Beyond the Factory Gate: The Supply Chain Angle
When we evaluate a vendor’s sustainability, we now look upstream. Where are the components sourced? How energy-intensive is their assembly process? A company like Shanghai SHENGLIN M&E Technology Co.,Ltd, which positions itself as a leading manufacturer in industrial cooling, has an advantage if their production is vertically integrated. They can control the quality of brazing, the recovery of refrigerant during testing, and the minimization of packaging waste. This might not be in the glossy brochure, but when you tour their facility, you see it—or you don’t. It translates to a product that’s built to last, with less variability, which in turn means fewer callbacks, less freight for replacements, and a lower overall carbon footprint per unit of cooling delivered.

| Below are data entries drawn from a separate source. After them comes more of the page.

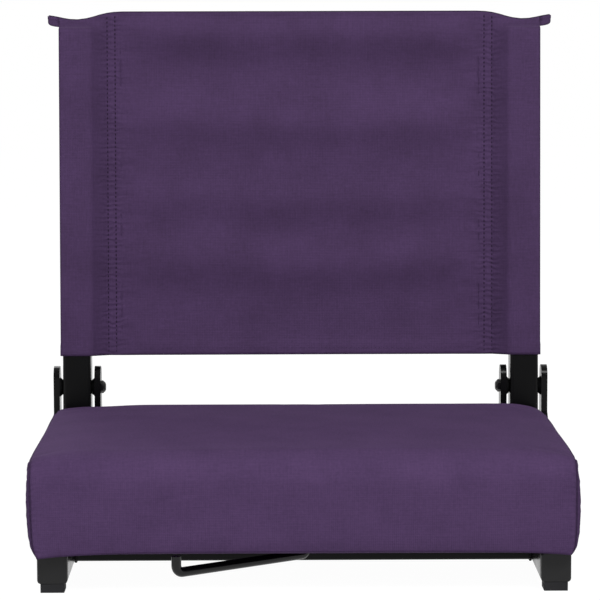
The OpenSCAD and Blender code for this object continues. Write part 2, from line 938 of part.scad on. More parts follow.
pivot_bush(-1);  // pivot_bush_left
pivot_bush(1);  // pivot_bush_right
top_plug(-1);  // top_plug_left
top_plug(1);  // top_plug_right
bottom_plug(-1);  // bottom_plug_left
bottom_plug(1);  // bottom_plug_right
back_sling();
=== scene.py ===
# %% [markdown]
# # A folding stadium chair
#
# This lesson dresses a CAD model of a small folding chair: a padded seat on two steel rails, a fabric
# back that is stretched over two steel uprights, and a bent rod under the seat that grips a bench. The
# CAD model has the true sizes and the joints. Here the soft parts are made again as cloth and padding,
# and everything gets a material.

# %% Load the CAD frame
import json
import math

import bmesh
import bpy
import numpy as np
from mathutils import Matrix, Vector


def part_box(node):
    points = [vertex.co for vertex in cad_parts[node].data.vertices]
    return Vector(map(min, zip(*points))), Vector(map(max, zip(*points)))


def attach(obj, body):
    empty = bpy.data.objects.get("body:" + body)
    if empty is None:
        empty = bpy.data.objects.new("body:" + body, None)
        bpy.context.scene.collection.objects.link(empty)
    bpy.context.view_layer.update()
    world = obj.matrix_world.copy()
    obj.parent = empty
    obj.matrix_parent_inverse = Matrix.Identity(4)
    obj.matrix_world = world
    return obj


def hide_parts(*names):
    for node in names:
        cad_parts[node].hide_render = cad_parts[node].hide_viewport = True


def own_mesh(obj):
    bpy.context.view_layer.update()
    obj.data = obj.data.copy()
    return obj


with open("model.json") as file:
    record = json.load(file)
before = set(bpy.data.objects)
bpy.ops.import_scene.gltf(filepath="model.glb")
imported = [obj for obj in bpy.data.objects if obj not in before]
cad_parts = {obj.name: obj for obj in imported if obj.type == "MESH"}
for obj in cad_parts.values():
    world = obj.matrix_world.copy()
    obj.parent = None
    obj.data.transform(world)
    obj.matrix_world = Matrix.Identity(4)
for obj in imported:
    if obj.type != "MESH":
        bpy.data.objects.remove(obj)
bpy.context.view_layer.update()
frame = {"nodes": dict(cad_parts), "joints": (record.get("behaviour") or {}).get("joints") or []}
nodes = frame["nodes"]
joints = {joint["name"]: joint for joint in frame["joints"]}
scene = bpy.context.scene

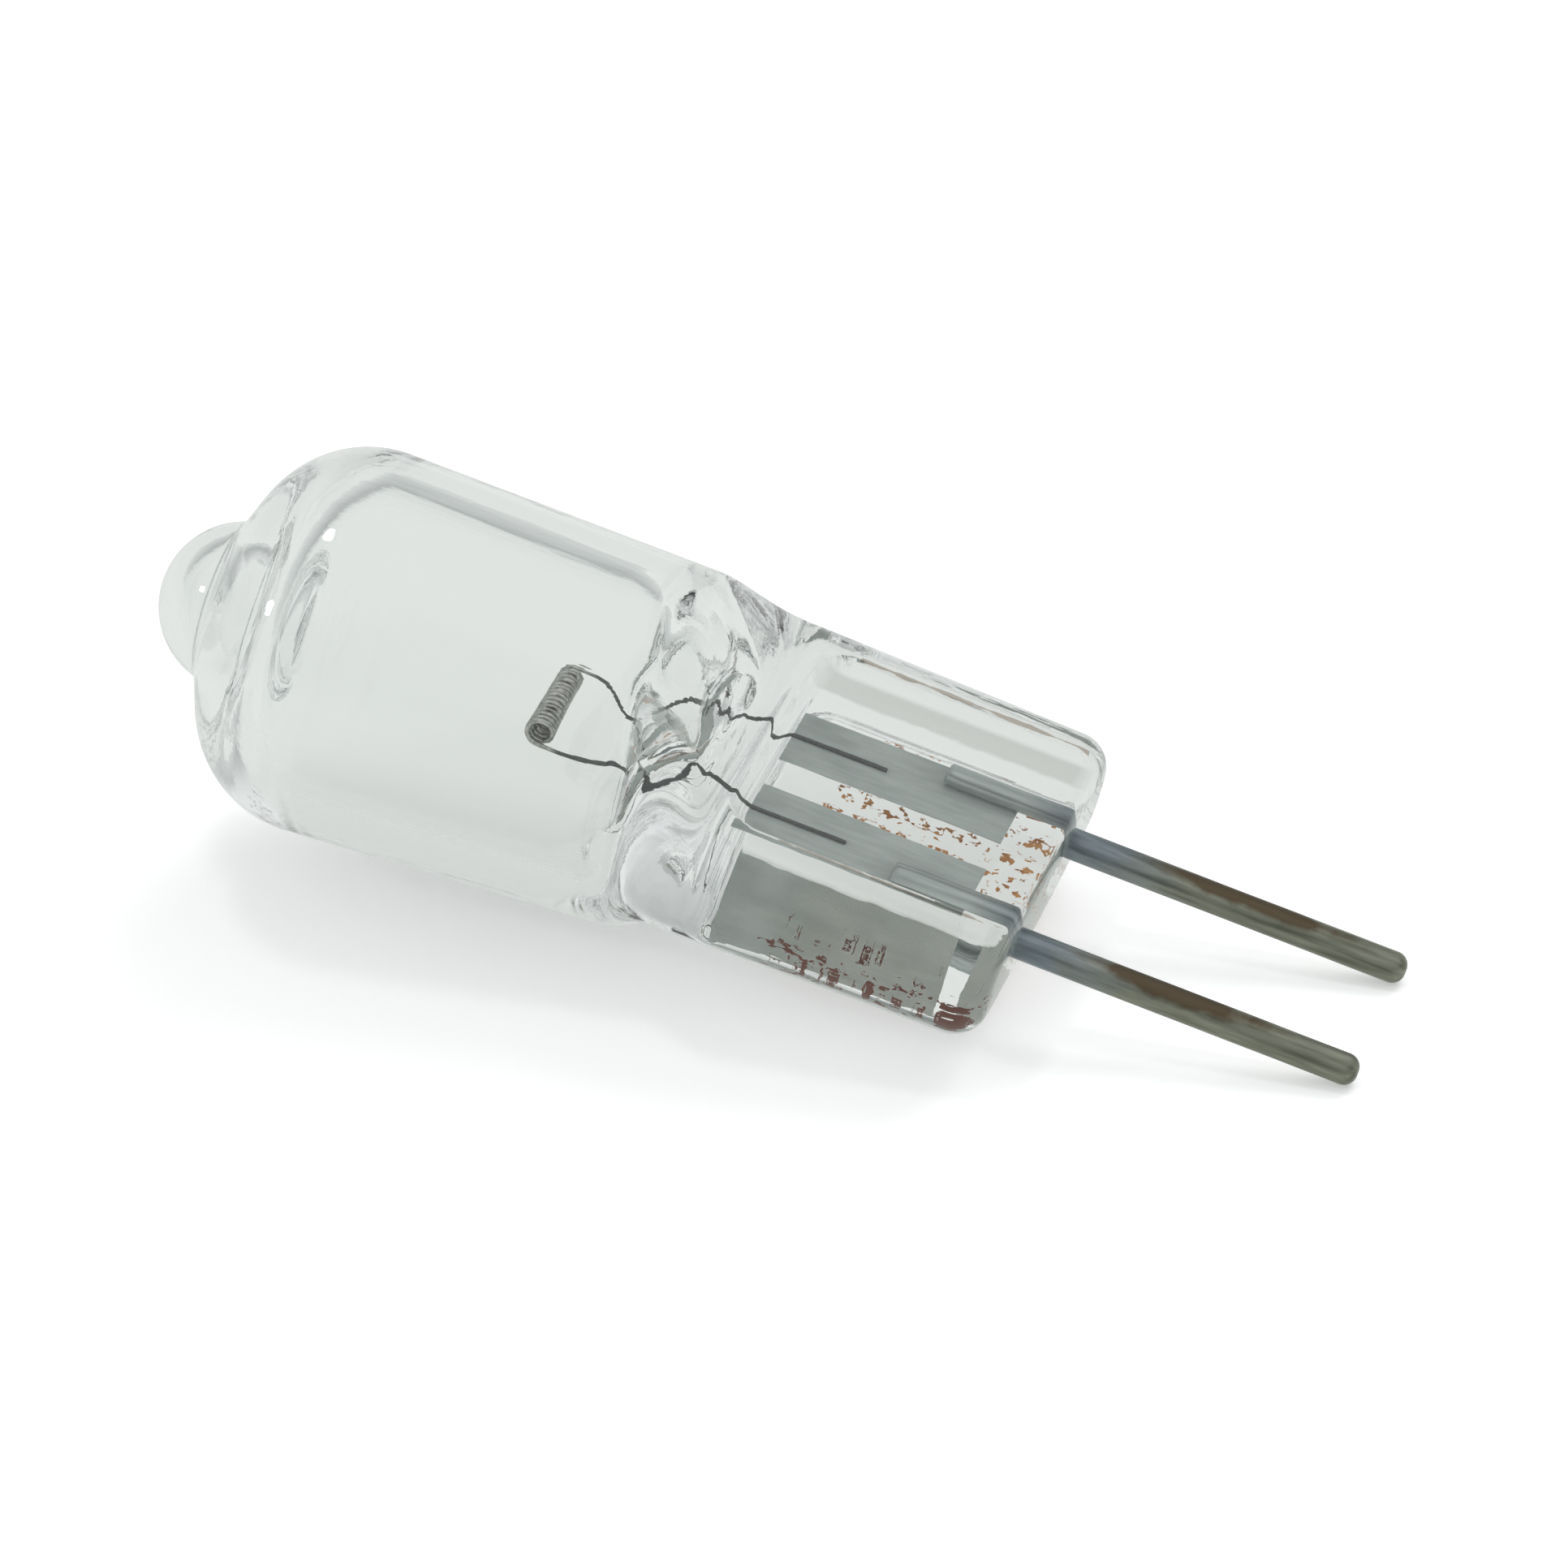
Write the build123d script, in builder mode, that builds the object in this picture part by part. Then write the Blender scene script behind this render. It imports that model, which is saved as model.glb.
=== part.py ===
"""Two-pin capsule lamp for a microscope: a clear quartz envelope, a coiled filament, two sealing foils and two pins.

The lamp lies as it comes to rest, on the heel of its bulb and on the ends of its pins, with its tip towards -X and
its pins towards +X. +Z is up, and z = 0 is the surface it lies on. All sizes are in millimetres.
"""
from math import asin, atan2, cos, hypot, pi, radians, sin, sqrt, tan
from build123d import *
import os

os.makedirs("parts", exist_ok=True)

# Pins
pin_spacing = 4.0
pin_diameter = 0.72
pin_free_length = 7.85
pin_sunk_length = 3.1
pin_sunk_draft = 0.3
pin_end_round = 0.2

# Pinch: the flat end of the quartz, sealed round the foils and pins
pinch_length = 7.5
pinch_half_width = 5.05
pinch_draft = 1.2
pinch_half_thickness = 1.66
pinch_corner = 1.3
pinch_crown = 5.0
pinch_end_round = 0.75

# Jaw marks: the sunk panel on each face of the pinch, between its thicker rims
jaw_half_width = 3.3
jaw_depth = 0.5
jaw_draft = 30.0
jaw_start = 1.5
jaw_run_out = 2.0
jaw_corner = 0.6
jaw_floor_round = 0.3

# Bulb, measured along its own axis from the neck where it meets the pinch
bulb_length = 13.4
bulb_lean = 3.0
bulb_front_radius = 4.39
dome_length = 4.4
shoulder_radius = 2.65
bulb_heel_radius = 4.1
bulb_heel = 1.65
heel_crown = 20.0
neck_end = 0.6
wall = 0.8
inner_dome_length = 4.6
inner_shoulder_radius = 1.5
cavity_end = 1.45
cavity_end_round = 1.65

# Exhaust pip: the sealed stub of the filling tube
pip_radius = 1.91
pip_height = 1.45
pip_neck_round = 0.3
pip_wall = 0.45
exhaust_radius = 1.1
exhaust_wall = 1.75

# Filament
wire_diameter = 0.12
coil_diameter = 0.68
coil_turns = 15.5
coil_pitch = 0.152
coil_from_neck = 4.05
leg_lead = 0.5
leg_half_gap = 0.95
leg_entry = 1.85
leg_entry_drop = 0.2
leg_bend = 0.9

# Foils
foil_length = 5.4
foil_width = 1.9
foil_thickness = 0.04
foil_spacing = 2.95
foil_start = 0.75
leg_on_foil = 2.4
weld_depth = 0.02

# Rest: the tilt that brings the heel of the bulb and the lower edge of the pin ends to one height
pin_radius = pin_diameter / 2
pin_end = pinch_length + pin_free_length
lean = radians(bulb_lean)
rest_reach = bulb_heel * cos(lean) - bulb_heel_radius * sin(lean) + pin_end - pin_end_round
rest_drop = bulb_heel * sin(lean) + bulb_heel_radius * cos(lean) - pin_radius + pin_end_round
tilt = atan2(rest_drop, rest_reach) - asin(pin_end_round / hypot(rest_reach, rest_drop))
pin_end_drop = (pin_end - pin_end_round) * sin(tilt) + (pin_radius - pin_end_round) * cos(tilt)
neck_height = pin_end_drop + pin_end_round

# The origin lies under the middle of the lamp's length
tip_reach = (bulb_length - pip_radius) * cos(tilt - lean) + pip_radius
pin_reach = (pin_end - pin_end_round) * cos(tilt) + (pin_radius - pin_end_round) * sin(tilt) + pin_end_round
neck_x = (tip_reach - pin_reach) / 2


def tilted(angle):
    """Plane at the neck with X towards the pins, sloping down by the angle, and Y along the row of pins."""
    along = (cos(angle), 0, -sin(angle))
    return Plane(origin=(neck_x, 0, neck_height), x_dir=along, z_dir=(sin(angle), 0, cos(angle)))


def across(base, distance):
    """Plane square to a tilted plane's X, a distance along it: X is the lamp's width and Y its thickness."""
    return Plane(origin=base.origin + base.x_dir * distance, x_dir=base.y_dir, z_dir=base.x_dir)


def lengthwise(base):
    """Plane that halves the lamp's width: X runs along the lamp and Y through its thickness."""
    return Plane(origin=base.origin, x_dir=base.x_dir, z_dir=-base.y_dir)


lamp = tilted(tilt)
bulb = tilted(tilt - lean)

# Foils: thin strips of molybdenum, set into the underside of the pins by the depth of the weld
pin_sunk_radius = pin_radius - pin_sunk_length * tan(radians(pin_sunk_draft))
foil_top = weld_depth - pin_sunk_radius
foils = {}
for name, side in (("foil_near", -1), ("foil_far", 1)):
    with BuildPart() as foil:
        with BuildSketch(lamp.offset(foil_top)):
            with Locations((foil_start + foil_length / 2, side * foil_spacing / 2)):
                Rectangle(foil_length, foil_width)
        extrude(amount=-foil_thickness)
    foil.part.label = name
    foils[name] = foil

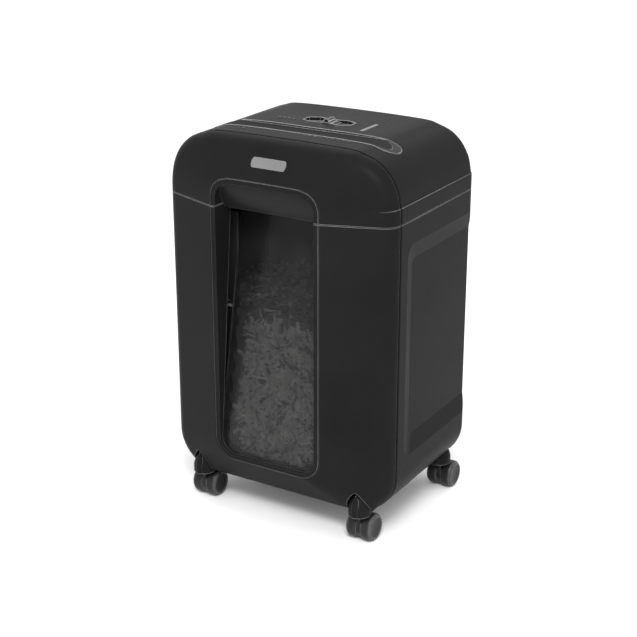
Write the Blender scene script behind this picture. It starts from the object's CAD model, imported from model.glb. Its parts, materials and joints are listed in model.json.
import json
import math
import random

import bmesh
import bpy
from mathutils import Euler, Matrix, Vector, noise


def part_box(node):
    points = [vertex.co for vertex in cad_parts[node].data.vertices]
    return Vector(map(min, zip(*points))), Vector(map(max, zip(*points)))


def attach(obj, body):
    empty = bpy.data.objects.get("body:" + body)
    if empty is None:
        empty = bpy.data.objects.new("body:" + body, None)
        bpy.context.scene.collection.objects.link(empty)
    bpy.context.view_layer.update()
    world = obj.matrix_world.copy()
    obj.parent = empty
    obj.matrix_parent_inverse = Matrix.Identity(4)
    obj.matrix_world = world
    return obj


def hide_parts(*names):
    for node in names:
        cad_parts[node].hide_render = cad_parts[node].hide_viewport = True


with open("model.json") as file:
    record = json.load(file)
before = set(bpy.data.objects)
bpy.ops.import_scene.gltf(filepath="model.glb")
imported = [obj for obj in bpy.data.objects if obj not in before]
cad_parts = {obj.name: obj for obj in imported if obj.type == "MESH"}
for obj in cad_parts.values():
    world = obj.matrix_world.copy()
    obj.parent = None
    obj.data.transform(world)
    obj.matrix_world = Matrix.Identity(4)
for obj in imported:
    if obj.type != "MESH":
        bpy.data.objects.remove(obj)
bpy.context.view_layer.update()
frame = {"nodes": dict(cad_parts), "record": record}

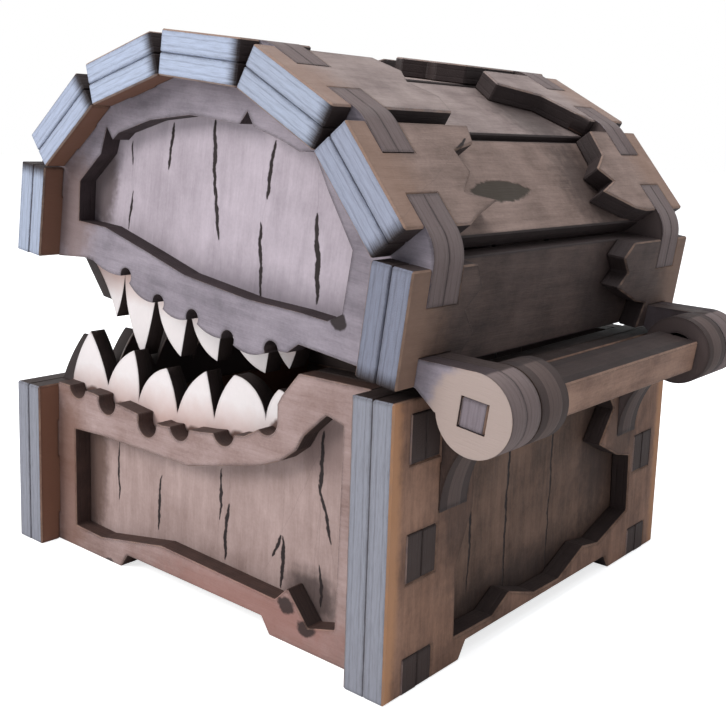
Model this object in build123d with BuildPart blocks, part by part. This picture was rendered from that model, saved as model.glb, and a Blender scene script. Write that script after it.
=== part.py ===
"""A small toothed treasure chest of laser-cut plywood with a barrel lid.

X runs along the barrel, Y from front to back, Z up from the table. The origin is at the
middle of the footprint of the whole chest, hinge included. All sizes are millimetres.
The lid stands ajar by rest_opening. Its outlines are drawn as if it were closed and are
laid on planes that are turned about the hinge axis, with lid_point and lid_dir.
"""

import os
from math import cos, radians, sin, sqrt

from build123d import *

os.makedirs("parts", exist_ok=True)

# Sheet and overall sizes
ply = 3.0  # one layer; every wall is two layers
length = 73.5  # front, back and lid boards, end to end
depth = 75.0  # outer faces, front to back
overhang = 3.6  # boards past the outer face of the end walls
base_back_height = 36.3
base_front_height = 26.0
floor_height = 3.0  # underside of the floor board

# Lid
lid_gap = 0.3  # lid rim above the back wall, when closed
lid_side_height = 13.8  # upright boards at front and back
arch_turn = 22.5  # degrees between the three upper boards
seam_gap = 0.1  # between neighbouring lid boards
finger_length = 4.5  # end wall fingers, along the board from a corner
rest_opening = 7.5  # degrees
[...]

Their focus on industrial cooling technologies also means they’re often dealing with clients who run processes 24/7. Downtime is catastrophic. So, the design ethos is inherently about reliability and efficiency over a long service life—which is, at its core, a sustainable principle. A chiller that runs efficiently for 15 years is better than a “super-high-efficiency” model that needs a major overhaul in year 8.
The Real-World Trade-offs and Conclusions
So, does a dry chiller enhance sustainability? Absolutely, but not as a magic bullet. It’s a tool that enables a more sustainable system design when applied correctly. The enhancement comes from: 1) Eliminating water consumption and treatment chemicals, 2) Enabling smarter, climate-responsive control strategies like free cooling, 3) Offering the potential for longer equipment life and lower maintenance impact, and 4) Integrating into a holistic thermal management plan.
The trade-off is usually a higher first cost and a potential efficiency penalty at very high ambient temperatures. You have to run the numbers for your specific site, climate, and utility structure. The biggest mistake is treating it as a like-for-like swap. It’s not. It’s a different system philosophy.
In the end, the most sustainable chiller is the one that is correctly sized, properly integrated, meticulously maintained, and chosen for the right reasons. A dry chiller, particularly from specialists who understand its role in an industrial ecosystem, pushes you toward that holistic view. It forces you to think about air, control, and longevity, not just a set point and a flow rate. And that shift in perspective is perhaps the most significant sustainability enhancement of all.